Dataset excerpt:
####################

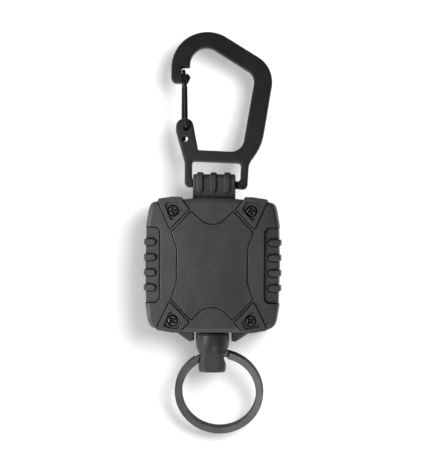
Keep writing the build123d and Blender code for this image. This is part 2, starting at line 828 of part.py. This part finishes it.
plate_outline = [
    (-15.12, 31.28, 1.73), (-15.72, 56.55, 11.34), (17.42, 37.62, 9.13), (14.35, 12.60, 17.0),
    (10.53, 6.87, 5.0), (10.42, -1.25, 1.57), (-9.37, -1.25, 1.42), (-9.66, 6.22, 1.89),
    (-12.91, 16.07, 3.78), (-12.98, 20.20, 2.61), (-7.92, 20.41, 2.36), (-5.64, 10.48, 0.4),
    (8.20, 10.37, 4.06), (11.32, 34.65, 4.22), (-9.70, 46.85, 5.13), (-9.41, 36.49, 0.25),
    (-12.05, 36.26, 0.57), (-11.97, 34.37, 0.57), (-9.92, 34.56, 0.28), (-9.08, 33.62, 0.30),
    (-9.86, 31.48, 0.55),
]
window = [(-7.38, 6.91, 0.82), (8.06, 6.93, 1.2), (8.11, 1.22, 0.88), (-7.17, 1.22, 0.88)]


def seat_carabiner(shape):
    return Pos(bar_x, 0, bar_z) * Rot(0, lean, 0) * Rot(-tilt, 0, 0) * shape


def make_plate():
    body = slab(plate_outline, -plate_half, plate_half)
    body = largest(body - slab(window, -5, 5))
    body = soften(body, lambda edge: at_depth(edge, plate_half), plate_rounds)
    # Round bar for the strap.
    body = body - box(-6.95, 7.75, -5, 5, -3, 1.6)
    body = body + rod((-7.5, 0, 0), (8.4, 0, 0), bar_r)
    # Thinned beak, so that the two legs of the gate pass on either side.
    for side, extra in ((-1, 0.0), (1, 0.45)):
        relief = [
            (-12.15 - extra, 36.9, 0.3), (-11.45 - extra, 31.0, 0), (-8.0, 31.0, 0),
            (-8.0, 36.45, 0), (-9.2, 36.9, 0.2),
        ]
        body = body - slab(relief, side * beak_half_t, side * 5)
    # Pivot of the front leg.
    pivot_x, pivot_z = pivot_front
    body = body - rod_y(pivot_x, pivot_z, -5, -1.1, pivot_recess_r)
    body = body - rod_y(pivot_x, pivot_z, -5, 0.7, wire_r + pivot_gap)
    # Through hole of the rear leg and the arc it moves along.
    body = body - rod_y(*rear_hole, -5, 5, rear_hole_r)
    arm_x, arm_z = pivot_rear[0] - pivot_x, pivot_rear[1] - pivot_z
    for i in range(gate_track_steps + 1):
        angle = math.radians((gate_open + 1) * i / gate_track_steps)
        x = pivot_x + arm_x * math.cos(angle) + arm_z * math.sin(angle)
        z = pivot_z - arm_x * math.sin(angle) + arm_z * math.cos(angle)
        body = body - rod_y(x, z, 0.55, 5, wire_r + gate_track_gap)
    return seat_carabiner(largest(body))


def make_gate():
    """Bent wire: in at the front pivot, up, across the beak, down and in at the rear."""
    front_x, front_z = pivot_front
    rear_x, rear_z = pivot_rear
    tip_x, tip_z = gate_tip[0] + 0.05, gate_tip[1]
    leg_y = plate_half + 0.86
    wire = FilletPolyline(
        (front_x, 0.45, front_z), (front_x, -leg_y, front_z), (-9.86, -leg_y + 0.1, 21.6),
        (-10.42, -2.0, 30.0), (tip_x, -gate_tip_half, tip_z), (tip_x, gate_tip_half, tip_z),
        (-11.30, 2.1, 30.0), (-11.02, leg_y, 21.4), (rear_x, leg_y + 0.05, rear_z),
        (rear_x, 0.75, rear_z),
        radius=wire_bend_r,
    ).wire()
    start = Plane(origin=wire.position_at(0), z_dir=wire.tangent_at(0))
    section = Face(Wire.make_circle(wire_r, start))
    return seat_carabiner(largest(sweep(section, path=wire, transition=Transition.ROUND)))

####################

Goal of the exercise: Set down the lines above as they stand, starting with the first line and ending with the line that contains "return Pos(bar_x, 0, bar_z)".

Final answer:
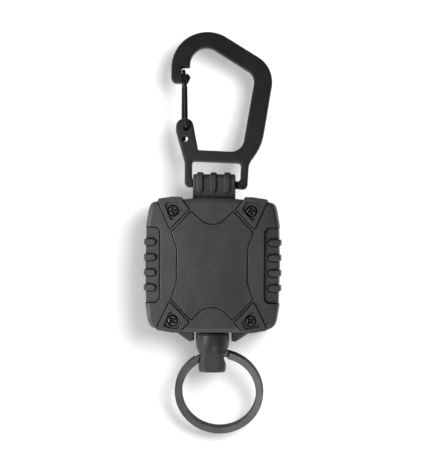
Keep writing the build123d and Blender code for this image. This is part 2, starting at line 828 of part.py. This part finishes it.
plate_outline = [
    (-15.12, 31.28, 1.73), (-15.72, 56.55, 11.34), (17.42, 37.62, 9.13), (14.35, 12.60, 17.0),
    (10.53, 6.87, 5.0), (10.42, -1.25, 1.57), (-9.37, -1.25, 1.42), (-9.66, 6.22, 1.89),
    (-12.91, 16.07, 3.78), (-12.98, 20.20, 2.61), (-7.92, 20.41, 2.36), (-5.64, 10.48, 0.4),
    (8.20, 10.37, 4.06), (11.32, 34.65, 4.22), (-9.70, 46.85, 5.13), (-9.41, 36.49, 0.25),
    (-12.05, 36.26, 0.57), (-11.97, 34.37, 0.57), (-9.92, 34.56, 0.28), (-9.08, 33.62, 0.30),
    (-9.86, 31.48, 0.55),
]
window = [(-7.38, 6.91, 0.82), (8.06, 6.93, 1.2), (8.11, 1.22, 0.88), (-7.17, 1.22, 0.88)]


def seat_carabiner(shape):
    return Pos(bar_x, 0, bar_z) * Rot(0, lean, 0) * Rot(-tilt, 0, 0) * shape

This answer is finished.